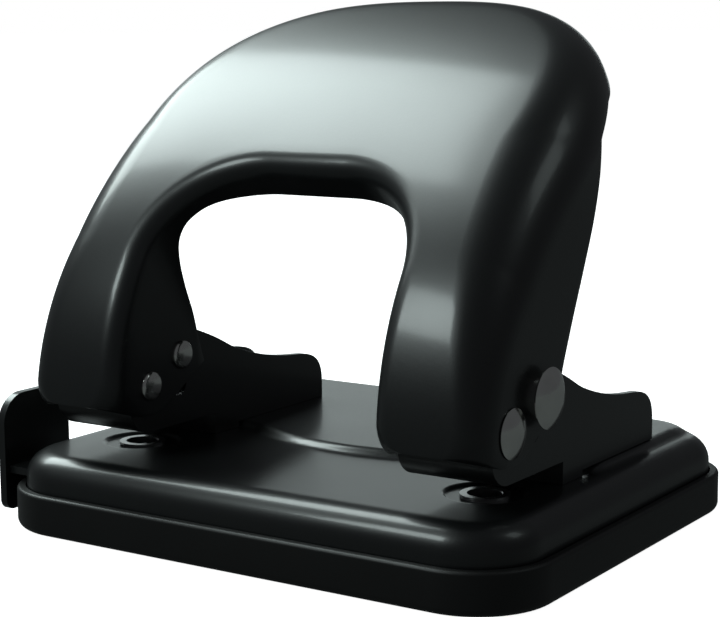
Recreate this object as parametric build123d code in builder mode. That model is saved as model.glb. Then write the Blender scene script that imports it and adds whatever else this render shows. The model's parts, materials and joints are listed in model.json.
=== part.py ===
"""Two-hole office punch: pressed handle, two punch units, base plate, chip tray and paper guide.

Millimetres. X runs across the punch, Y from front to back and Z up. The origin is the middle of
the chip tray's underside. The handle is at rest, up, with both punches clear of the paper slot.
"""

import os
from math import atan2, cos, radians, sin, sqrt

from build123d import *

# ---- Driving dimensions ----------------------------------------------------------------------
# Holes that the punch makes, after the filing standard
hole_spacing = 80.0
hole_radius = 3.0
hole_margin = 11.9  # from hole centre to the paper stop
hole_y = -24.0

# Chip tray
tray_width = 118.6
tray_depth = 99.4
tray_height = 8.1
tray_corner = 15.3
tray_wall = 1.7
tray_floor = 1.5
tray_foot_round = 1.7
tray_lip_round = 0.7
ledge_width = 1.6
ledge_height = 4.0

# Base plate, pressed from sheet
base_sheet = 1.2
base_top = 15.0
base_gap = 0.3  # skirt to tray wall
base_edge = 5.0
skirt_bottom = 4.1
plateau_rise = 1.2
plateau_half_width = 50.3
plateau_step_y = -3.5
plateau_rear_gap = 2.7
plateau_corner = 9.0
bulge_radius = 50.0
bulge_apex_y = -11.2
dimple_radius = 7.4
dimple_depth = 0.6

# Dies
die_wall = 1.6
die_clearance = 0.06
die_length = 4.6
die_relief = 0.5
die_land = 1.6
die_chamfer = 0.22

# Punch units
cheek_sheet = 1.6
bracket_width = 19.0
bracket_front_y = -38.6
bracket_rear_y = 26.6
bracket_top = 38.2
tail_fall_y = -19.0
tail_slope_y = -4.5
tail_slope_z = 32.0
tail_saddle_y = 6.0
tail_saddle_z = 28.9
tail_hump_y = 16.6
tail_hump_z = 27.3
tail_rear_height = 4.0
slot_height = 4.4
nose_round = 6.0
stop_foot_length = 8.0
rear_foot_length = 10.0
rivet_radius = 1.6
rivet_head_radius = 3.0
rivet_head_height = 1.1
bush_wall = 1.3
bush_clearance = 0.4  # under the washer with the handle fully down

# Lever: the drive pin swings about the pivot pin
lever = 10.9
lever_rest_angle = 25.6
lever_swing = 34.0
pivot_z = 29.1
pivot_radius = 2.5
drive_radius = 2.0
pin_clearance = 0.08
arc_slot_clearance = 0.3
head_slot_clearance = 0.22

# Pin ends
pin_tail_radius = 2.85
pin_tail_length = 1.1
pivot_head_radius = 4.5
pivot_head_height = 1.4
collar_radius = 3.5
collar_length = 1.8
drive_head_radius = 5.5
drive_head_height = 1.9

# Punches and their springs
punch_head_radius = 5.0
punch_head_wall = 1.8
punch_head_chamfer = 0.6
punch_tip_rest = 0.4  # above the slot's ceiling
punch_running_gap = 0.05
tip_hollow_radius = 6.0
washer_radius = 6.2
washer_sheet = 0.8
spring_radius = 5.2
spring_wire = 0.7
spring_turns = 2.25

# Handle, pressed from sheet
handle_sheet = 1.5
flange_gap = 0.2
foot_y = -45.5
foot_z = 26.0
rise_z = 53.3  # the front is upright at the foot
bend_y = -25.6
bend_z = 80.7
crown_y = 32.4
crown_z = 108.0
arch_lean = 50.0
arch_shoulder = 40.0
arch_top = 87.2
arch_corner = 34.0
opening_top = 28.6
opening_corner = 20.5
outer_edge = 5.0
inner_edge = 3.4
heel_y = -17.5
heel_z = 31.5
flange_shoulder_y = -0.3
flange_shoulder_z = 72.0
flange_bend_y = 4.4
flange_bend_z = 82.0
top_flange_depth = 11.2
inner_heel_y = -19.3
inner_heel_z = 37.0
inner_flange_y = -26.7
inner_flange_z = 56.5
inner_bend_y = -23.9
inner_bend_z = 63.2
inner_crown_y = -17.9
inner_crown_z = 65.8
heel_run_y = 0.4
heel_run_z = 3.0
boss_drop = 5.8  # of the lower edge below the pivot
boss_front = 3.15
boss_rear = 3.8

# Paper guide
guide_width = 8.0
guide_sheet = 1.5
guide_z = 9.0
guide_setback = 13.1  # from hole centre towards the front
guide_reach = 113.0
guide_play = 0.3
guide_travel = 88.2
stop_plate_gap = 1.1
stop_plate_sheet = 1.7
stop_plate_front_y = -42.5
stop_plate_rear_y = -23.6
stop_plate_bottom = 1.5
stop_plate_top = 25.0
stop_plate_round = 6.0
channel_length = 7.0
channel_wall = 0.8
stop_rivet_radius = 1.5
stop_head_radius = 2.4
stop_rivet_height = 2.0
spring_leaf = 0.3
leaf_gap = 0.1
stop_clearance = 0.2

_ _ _

What is needed:
Return all the data exactly as given.

Full response:
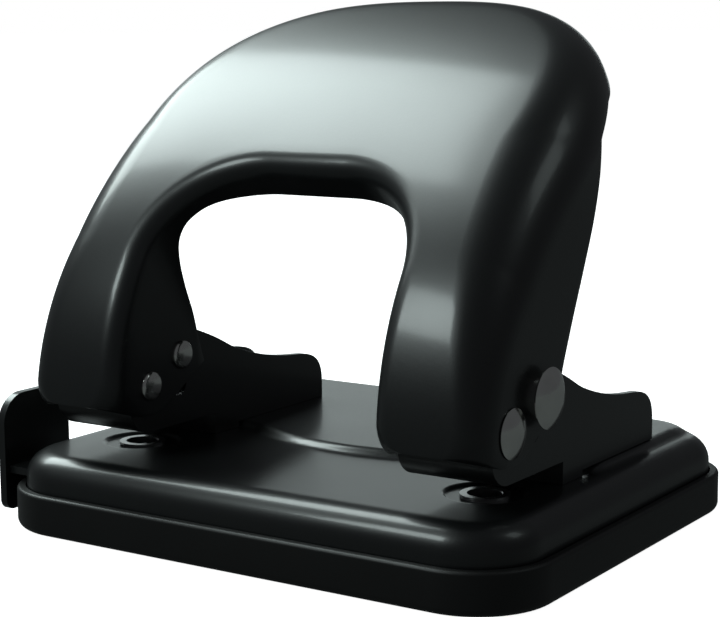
Recreate this object as parametric build123d code in builder mode. That model is saved as model.glb. Then write the Blender scene script that imports it and adds whatever else this render shows. The model's parts, materials and joints are listed in model.json.
=== part.py ===
"""Two-hole office punch: pressed handle, two punch units, base plate, chip tray and paper guide.

Millimetres. X runs across the punch, Y from front to back and Z up. The origin is the middle of
the chip tray's underside. The handle is at rest, up, with both punches clear of the paper slot.
"""

import os
from math import atan2, cos, radians, sin, sqrt

from build123d import *

# ---- Driving dimensions ----------------------------------------------------------------------
# Holes that the punch makes, after the filing standard
hole_spacing = 80.0
hole_radius = 3.0
hole_margin = 11.9  # from hole centre to the paper stop
hole_y = -24.0

# Chip tray
tray_width = 118.6
tray_depth = 99.4
tray_height = 8.1
tray_corner = 15.3
tray_wall = 1.7
tray_floor = 1.5
tray_foot_round = 1.7
tray_lip_round = 0.7
ledge_width = 1.6
ledge_height = 4.0

# Base plate, pressed from sheet
base_sheet = 1.2
base_top = 15.0
base_gap = 0.3  # skirt to tray wall
base_edge = 5.0
skirt_bottom = 4.1
plateau_rise = 1.2
plateau_half_width = 50.3
plateau_step_y = -3.5
plateau_rear_gap = 2.7
plateau_corner = 9.0
bulge_radius = 50.0
bulge_apex_y = -11.2
dimple_radius = 7.4
dimple_depth = 0.6

# Dies
die_wall = 1.6
die_clearance = 0.06
die_length = 4.6
die_relief = 0.5
die_land = 1.6
die_chamfer = 0.22

# Punch units
cheek_sheet = 1.6
bracket_width = 19.0
bracket_front_y = -38.6
bracket_rear_y = 26.6
bracket_top = 38.2
tail_fall_y = -19.0
tail_slope_y = -4.5
tail_slope_z = 32.0
tail_saddle_y = 6.0
tail_saddle_z = 28.9
tail_hump_y = 16.6
tail_hump_z = 27.3
tail_rear_height = 4.0
slot_height = 4.4
nose_round = 6.0
stop_foot_length = 8.0
rear_foot_length = 10.0
rivet_radius = 1.6
rivet_head_radius = 3.0
rivet_head_height = 1.1
bush_wall = 1.3
bush_clearance = 0.4  # under the washer with the handle fully down

# Lever: the drive pin swings about the pivot pin
lever = 10.9
lever_rest_angle = 25.6
lever_swing = 34.0
pivot_z = 29.1
pivot_radius = 2.5
drive_radius = 2.0
pin_clearance = 0.08
arc_slot_clearance = 0.3
head_slot_clearance = 0.22

# Pin ends
pin_tail_radius = 2.85
pin_tail_length = 1.1
pivot_head_radius = 4.5
pivot_head_height = 1.4
collar_radius = 3.5
collar_length = 1.8
drive_head_radius = 5.5
drive_head_height = 1.9

# Punches and their springs
punch_head_radius = 5.0
punch_head_wall = 1.8
punch_head_chamfer = 0.6
punch_tip_rest = 0.4  # above the slot's ceiling
punch_running_gap = 0.05
tip_hollow_radius = 6.0
washer_radius = 6.2
washer_sheet = 0.8
spring_radius = 5.2
spring_wire = 0.7
spring_turns = 2.25

# Handle, pressed from sheet
handle_sheet = 1.5
flange_gap = 0.2
foot_y = -45.5
foot_z = 26.0
rise_z = 53.3  # the front is upright at the foot
bend_y = -25.6
bend_z = 80.7
crown_y = 32.4
crown_z = 108.0
arch_lean = 50.0
arch_shoulder = 40.0
arch_top = 87.2
arch_corner = 34.0
opening_top = 28.6
opening_corner = 20.5
outer_edge = 5.0
inner_edge = 3.4
heel_y = -17.5
heel_z = 31.5
flange_shoulder_y = -0.3
flange_shoulder_z = 72.0
flange_bend_y = 4.4
flange_bend_z = 82.0
top_flange_depth = 11.2
inner_heel_y = -19.3
inner_heel_z = 37.0
inner_flange_y = -26.7
inner_flange_z = 56.5
inner_bend_y = -23.9
inner_bend_z = 63.2
inner_crown_y = -17.9
inner_crown_z = 65.8
heel_run_y = 0.4
heel_run_z = 3.0
boss_drop = 5.8  # of the lower edge below the pivot
boss_front = 3.15
boss_rear = 3.8

# Paper guide
guide_width = 8.0
guide_sheet = 1.5
guide_z = 9.0
guide_setback = 13.1  # from hole centre towards the front
guide_reach = 113.0
guide_play = 0.3
guide_travel = 88.2
stop_plate_gap = 1.1
stop_plate_sheet = 1.7
stop_plate_front_y = -42.5
stop_plate_rear_y = -23.6
stop_plate_bottom = 1.5
stop_plate_top = 25.0
stop_plate_round = 6.0
channel_length = 7.0
channel_wall = 0.8
stop_rivet_radius = 1.5
stop_head_radius = 2.4
stop_rivet_height = 2.0
spring_leaf = 0.3
leaf_gap = 0.1
stop_clearance = 0.2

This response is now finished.